Feel the fabric before buying. Cheap cotton feels thin and papery; quality cotton feels substantial and soft against your skin.

06

Step Six · 1 minute

Build a color foundation that actually works

Start with white and light blue—these pair with everything and read as intentional in business-casual. Add a subtle pattern (thin stripe, micro-check) in the same palette for variety. Soft gray and pale pink expand your options without requiring a complete wardrobe restart. Avoid bold colors unless they genuinely suit your skin tone and you have a clear styling plan. Darker colors (navy, charcoal) are harder to wear untucked because they read more formal. Test colors against your skin in natural light, not fluorescent store lighting. A color that looks good under tungsten might clash with your complexion in daylight.

Buy your first shirt in white or light blue. Once you know your fit, branch into other colors with confidence.

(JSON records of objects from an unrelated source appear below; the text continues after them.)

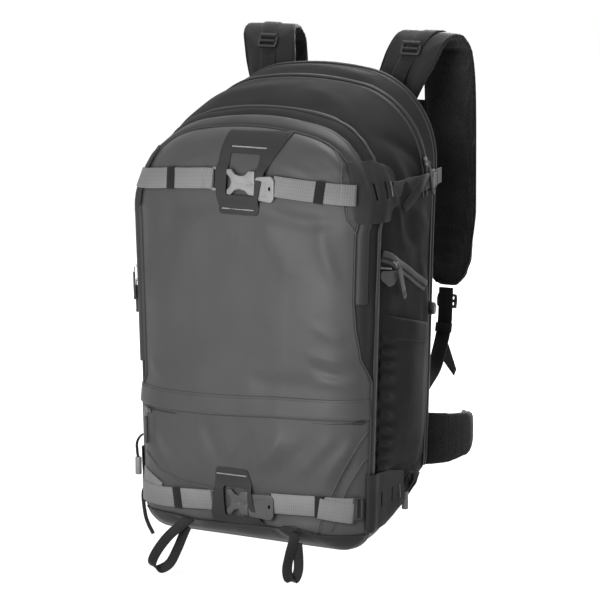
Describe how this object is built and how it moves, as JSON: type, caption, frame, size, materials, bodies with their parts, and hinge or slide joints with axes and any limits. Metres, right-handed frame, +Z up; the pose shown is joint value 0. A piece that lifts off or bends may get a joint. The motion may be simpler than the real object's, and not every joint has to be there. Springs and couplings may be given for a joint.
{
  "type": "ski backpack",
  "caption": "Panel-loading ski backpack with zipped front pockets, hook-buckled ski straps, ice-axe loops, a hinged back door with frame, and a full harness with hip belt.",
  "frame": {"origin": "under the crown of the haul loop, on the pack's middle plane, where the pack is hung or held", "axes": "+X right as seen from the front, +Y towards the wearer's back, +Z up"},
  "size_m": [0.3488, 0.3611, 0.648],
  "materials": {
    "coated_fabric": "matte coated weave",
    "shell_fabric": "matte coated weave",
    "boot_fabric": "tough matte weave",
    "piping": "matte binding",
    "zip_tape": "woven tape, moulded coil",
    "stretch_fabric": "stretch knit",
    "patch": "matte welded laminate",
    "grey_webbing": "flat woven webbing",
    "elastic": "woven elastic",
    "grey_plastic": "moulded acetal",
    "black_plastic": "moulded acetal",
    "black_webbing": "flat woven webbing",
    "slider_metal": "satin",
    "pull_cord": "moulded cord end",
    "back_fabric": "laminated panel",
    "frame_sheet": "polyethylene sheet",
    "stay_metal": "anodised",
    "mesh_pad": "mesh over foam"
  },
  "bodies": {
    "root": {"main_shell": "shell_fabric", "front_gusset": "coated_fabric", "front_panel": "coated_fabric", "lower_pocket_panel": "coated_fabric", "piping": "piping", "divider": "shell_fabric", "pocket_flap": "coated_fabric", "base_boot": "boot_fabric", "front_zip": "zip_tape", "main_zip": "zip_tape", "door_zip": "zip_tape", "pocket_zip": "zip_tape", "side_zip": "zip_tape", "side_pocket_right": "stretch_fabric", "side_pocket_left": "stretch_fabric", "upper_centre_patch": "patch", "lower_centre_patch": "patch", "side_patches": "patch", "upper_webbing_right": "grey_webbing", "upper_webbing_left": "grey_webbing", "upper_buckle_frame": "grey_plastic", "lower_webbing_right": "grey_webbing", "lower_webbing_left": "grey_webbing", "lower_buckle_frame": "black_plastic", "webbing_keepers": "elastic", "compression_straps": "black_webbing", "compression_buckles": "black_plastic", "yoke_panel": "back_fabric", "haul_loop": "black_webbing"},
    "front_upper_slider": {"front_upper_slider": "slider_metal"},
    "front_upper_pull": {"front_upper_pull": "pull_cord"},
    "front_lower_slider": {"front_lower_slider": "slider_metal"},
    "front_lower_pull": {"front_lower_pull": "pull_cord"},
    "pocket_slider": {"pocket_slider": "slider_metal"},
    "pocket_pull": {"pocket_pull": "pull_cord"},
    "side_slider": {"side_slider": "slider_metal"},
    "side_pull": {"side_pull": "pull_cord"},
    "main_slider": {"main_slider": "slider_metal"},
    "main_pull": {"main_pull": "pull_cord"},
    "upper_hook": {"upper_buckle_hook": "grey_plastic"},
    "lower_hook": {"lower_buckle_hook": "black_plastic"},
    "ice_loop_left": {"ice_axe_loop_left": "black_webbing"},
    "ice_loop_right": {"ice_axe_loop_right": "black_webbing"},
    "sternum_strap": {"sternum_clips": "black_plastic", "sternum_webbing": "black_webbing", "sternum_buckle": "black_plastic"},
    "hip_wing_right": {"hip_wing_right": "mesh_pad", "hip_strap_right": "black_webbing"},
    "hip_wing_left": {"hip_wing_left": "mesh_pad", "hip_strap_left": "black_webbing"},
    "back_door": {"back_door": "back_fabric", "frame_sheet": "frame_sheet", "frame_stays": "stay_metal", "back_pads": "mesh_pad", "lumbar_pad": "mesh_pad", "shoulder_strap_right": "mesh_pad", "shoulder_strap_left": "mesh_pad", "load_lifters": "black_webbing", "lower_straps": "black_webbing", "ladder_locks": "black_plastic"}
  },
  "joints": [
    {"name": "door_swing", "type": "hinge", "parent": "root", "child": "back_door", "pos_m": [0, -0.0102, -0.498], "axis": [-1, 0, 0], "range_deg": [0, 105]},
    {"name": "front_upper_slide", "type": "slide", "parent": "root", "child": "front_upper_slider", "axis": [-0.0284, 0, 0.9996], "range_m": [0, 0.062]},
    {"name": "front_upper_pull_swing", "type": "hinge", "parent": "front_upper_slider", "child": "front_upper_pull", "pos_m": [-0.1647, -0.20174, -0.22709], "axis": [-0.3763, 0.9264, -0.0107], "range_deg": [0, 80]},
    {"name": "front_lower_slide", "type": "slide", "parent": "root", "child": "front_lower_slider", "axis": [0.0284, 0, -0.9996], "range_m": [0, 0.085]},
    {"name": "front_lower_pull_swing", "type": "hinge", "parent": "front_lower_slider", "child": "front_lower_pull", "pos_m": [-0.16693, -0.19507, -0.24416], "axis": [-0.3766, 0.9263, -0.0107], "range_deg": [0, 80]},
    {"name": "pocket_slide", "type": "hinge", "parent": "root", "child": "pocket_slider", "pos_m": [-0.06337, -0.04051, -0.40045], "axis": [0, 0, 1], "range_deg": [0, 22.31]},
    {"name": "pocket_pull_swing", "type": "hinge", "parent": "pocket_slider", "child": "pocket_pull", "pos_m": [-0.13784, -0.22031, -0.40045], "axis": [-0.9239, 0.3827, 0], "range_deg": [0, 80]},
    {"name": "side_slide", "type": "slide", "parent": "root", "child": "side_slider", "axis": [-0.0747, 0.916, -0.3941], "range_m": [0, 0.07]},
    {"name": "side_pull_swing", "type": "hinge", "parent": "side_slider", "child": "side_pull", "pos_m": [0.17089, -0.14721, -0.20261], "axis": [0.0686, -0.9976, 0], "range_deg": [0, 80]},
    {"name": "main_slide", "type": "hinge", "parent": "root", "child": "main_slider", "pos_m": [0.055, -0.0616, -0.11084], "axis": [0, -1, 0], "range_deg": [0, 60]},
    {"name": "main_pull_swing", "type": "hinge", "parent": "main_slider", "child": "main_pull", "pos_m": [0.1672, -0.0616, -0.09141], "axis": [0, -1, 0], "range_deg": [0, 80]},
    {"name": "upper_hook_swing", "type": "hinge", "parent": "root", "child": "upper_hook", "pos_m": [-0.0144, -0.23187, -0.114], "axis": [0, 0, -1], "range_deg": [0, 100]},
    {"name": "lower_hook_swing", "type": "hinge", "parent": "root", "child": "lower_hook", "pos_m": [-0.0144, -0.23352, -0.498], "axis": [0, 0, -1], "range_deg": [0, 100]},
    {"name": "ice_loop_left_swing", "type": "hinge", "parent": "root", "child": "ice_loop_left", "pos_m": [-0.078, -0.2194, -0.52441], "axis": [-1, 0, 0], "range_deg": [0, 80]},
    {"name": "ice_loop_right_swing", "type": "hinge", "parent": "root", "child": "ice_loop_right", "pos_m": [0.074, -0.2194, -0.52674], "axis": [-1, 0, 0], "range_deg": [0, 80]},
    {"name": "sternum_slide", "type": "slide", "parent": "back_door", "child": "sternum_strap", "axis": [0, 0, 1], "range_m": [-0.06, 0.012]},
    {"name": "hip_wing_right_fold", "type": "hinge", "parent": "back_door", "child": "hip_wing_right", "pos_m": [0.1008, 0.0045, -0.45], "axis": [0, 0, 1], "range_deg": [0, 40]},
    {"name": "hip_wing_left_fold", "type": "hinge", "parent": "back_door", "child": "hip_wing_left", "pos_m": [-0.1008, 0.0045, -0.45], "axis": [0, 0, -1], "range_deg": [0, 40]}
  ]
}
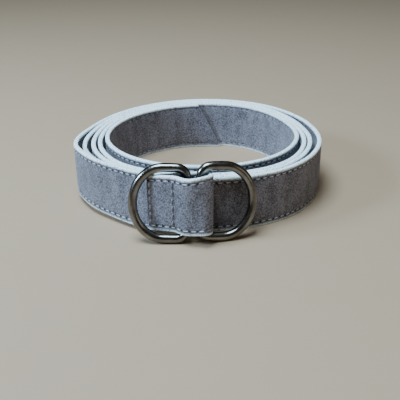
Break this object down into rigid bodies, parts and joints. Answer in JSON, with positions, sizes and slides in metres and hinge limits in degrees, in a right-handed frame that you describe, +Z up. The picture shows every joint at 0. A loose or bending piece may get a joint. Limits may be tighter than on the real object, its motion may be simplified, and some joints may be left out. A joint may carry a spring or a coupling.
{
  "type": "double ring belt",
  "caption": "Narrow stitched leather belt rolled into a loose coil, its sewn end holding two D-shaped metal rings.",
  "frame": {"origin": "on the resting plane, under the middle of the whole belt", "axes": "+Z up from the resting plane, +Y from the rings to the back of the coil, +X to the right seen from the rings"},
  "size_m": [0.0952, 0.1, 0.0272],
  "materials": {
    "leather": "matte suede with a napped surface and stitched edges",
    "ring_metal": "dark polished nickel plating"
  },
  "bodies": {
    "strap": {"strap": "leather"},
    "left_ring": {"left_ring": "ring_metal"},
    "right_ring": {"right_ring": "ring_metal"}
  },
  "joints": [
    {"name": "left_ring_swing", "type": "hinge", "parent": "strap", "child": "left_ring", "pos_m": [-0.00434, -0.04436, 0.01336], "axis": [0.0262, 0.2078, 0.9778], "range_deg": [0, 85]},
    {"name": "right_ring_swing", "type": "hinge", "parent": "strap", "child": "right_ring", "pos_m": [-0.00004, -0.04436, 0.01401], "axis": [-0.0349, -0.2078, -0.9776], "range_deg": [0, 100]}
  ]
}
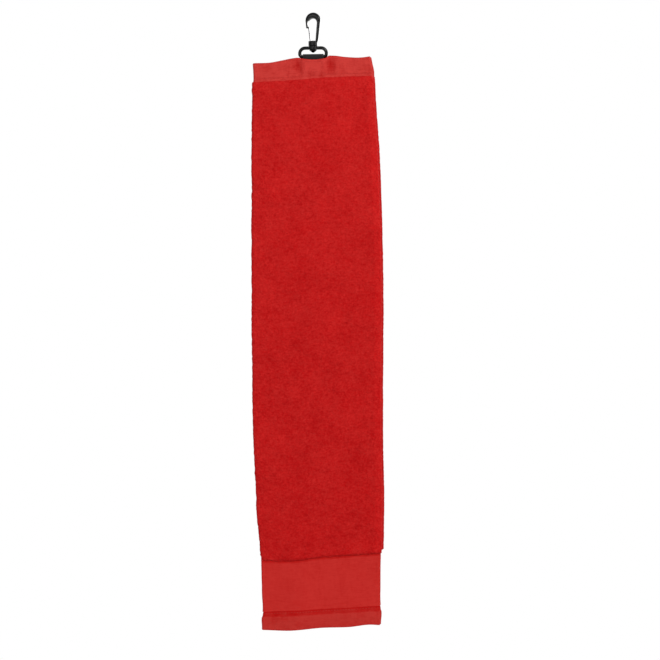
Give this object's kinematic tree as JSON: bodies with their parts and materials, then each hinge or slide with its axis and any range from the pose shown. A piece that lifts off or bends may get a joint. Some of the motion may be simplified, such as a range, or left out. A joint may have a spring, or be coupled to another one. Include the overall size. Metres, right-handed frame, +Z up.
{
  "type": "golf towel",
  "caption": "Tri-fold red cotton golf towel, sewn across its heading to a black tape that loops round the ring of a plastic swivel snap hook.",
  "frame": {"origin": "bight of the snap hook, the lowest point of its inner crown, where it hangs on a bag's ring", "axes": "+Z up along the hook's post and away from the towel, -Y out of the towel's front, +X to the right seen from the front"},
  "size_m": [0.135, 0.013, 0.6485],
  "materials": {
    "pile_cloth": "matte",
    "flat_weave": "matte",
    "sewing_thread": "satin",
    "black_tape": "matte",
    "black_plastic": "gloss"
  },
  "bodies": {
    "hook": {"hook_body": "black_plastic"},
    "gate": {"spring_gate": "black_plastic"},
    "ring": {"swivel_ring": "black_plastic"},
    "towel": {"hanging_tape": "black_tape", "tape_box_stitch": "sewing_thread", "centre_heading": "flat_weave", "centre_pile": "pile_cloth", "centre_border": "flat_weave", "centre_bottom_hem": "flat_weave", "front_heading": "flat_weave", "front_pile_sewn": "pile_cloth", "front_border_sewn": "flat_weave", "front_bottom_hem_sewn": "flat_weave", "back_heading": "flat_weave", "back_pile_sewn": "pile_cloth", "back_border_sewn": "flat_weave", "back_bottom_hem_sewn": "flat_weave", "centre_heading_stitch": "sewing_thread", "front_heading_stitch": "sewing_thread", "back_heading_stitch": "sewing_thread", "centre_bottom_stitch": "sewing_thread"},
    "front_leaf": {"front_pile_free": "pile_cloth", "front_side_hem": "pile_cloth", "front_border_free": "flat_weave", "front_bottom_hem_free": "flat_weave", "front_bottom_stitch": "sewing_thread", "front_side_stitch": "sewing_thread"},
    "back_leaf": {"back_pile_free": "pile_cloth", "back_side_hem": "pile_cloth", "back_border_free": "flat_weave", "back_bottom_hem_free": "flat_weave", "back_bottom_stitch": "sewing_thread", "back_side_stitch": "sewing_thread"}
  },
  "joints": [
    {"name": "gate_press", "type": "hinge", "parent": "hook", "child": "gate", "pos_m": [-0.00222, 0.0006, -0.02495], "axis": [0.2588, 0.9659, 0], "range_deg": [0, 25], "stiffness_Nm_per_rad": 0.03, "springref_deg": -8.59},
    {"name": "swivel_spin", "type": "hinge", "parent": "hook", "child": "ring", "pos_m": [0, 0, -0.0293], "axis": [0, 0, 1], "continuous": true},
    {"name": "towel_swing", "type": "hinge", "parent": "ring", "child": "towel", "pos_m": [0, 0, -0.04018], "axis": [1, 0, 0], "range_deg": [-90, 90]},
    {"name": "front_leaf_open", "type": "hinge", "parent": "towel", "child": "front_leaf", "pos_m": [0.00425, -0.0062, -0.35647], "axis": [-0.2078, 0, -0.9782], "range_deg": [0, 160]},
    {"name": "back_leaf_open", "type": "hinge", "parent": "towel", "child": "back_leaf", "pos_m": [-0.00425, 0.0062, -0.35647], "axis": [0.2078, 0, -0.9782], "range_deg": [0, 160]}
  ]
}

How to know you've found the right shirt

The right shirt feels invisible—you forget you're wearing it because it moves with your body instead of against it. You can sit, reach, and move without tugging or adjusting. The collar sits flat, the sleeves don't ride up, and the torso doesn't bunch or gap. When you look in the mirror, you see yourself, not the shirt.

Questions at the mirror.

What if I'm between sizes?

Go with the size that fits your shoulders correctly. Chest and torso can be tailored; shoulders cannot. A tailor can take in the sides or adjust sleeve length for $15–30 per shirt.

Should I buy dress shirts in bulk?

Buy one, wear it for a week, and assess how it performs after washing. Fit can shift slightly after the first wash. Once you confirm the fit works, you can buy multiples in different colors.

How do I care for dress shirts to keep them looking sharp?

Wash in cold water on a gentle cycle, hang dry or tumble dry on low, and iron while slightly damp. Avoid bleach and fabric softener. A well-made shirt lasts years with proper care.

Can I wear a dress shirt untucked in business-casual?

Yes, if the torso length hits at your hip, not your thigh. Longer shirts look sloppy untucked. Shorter, tailored fits are designed for this.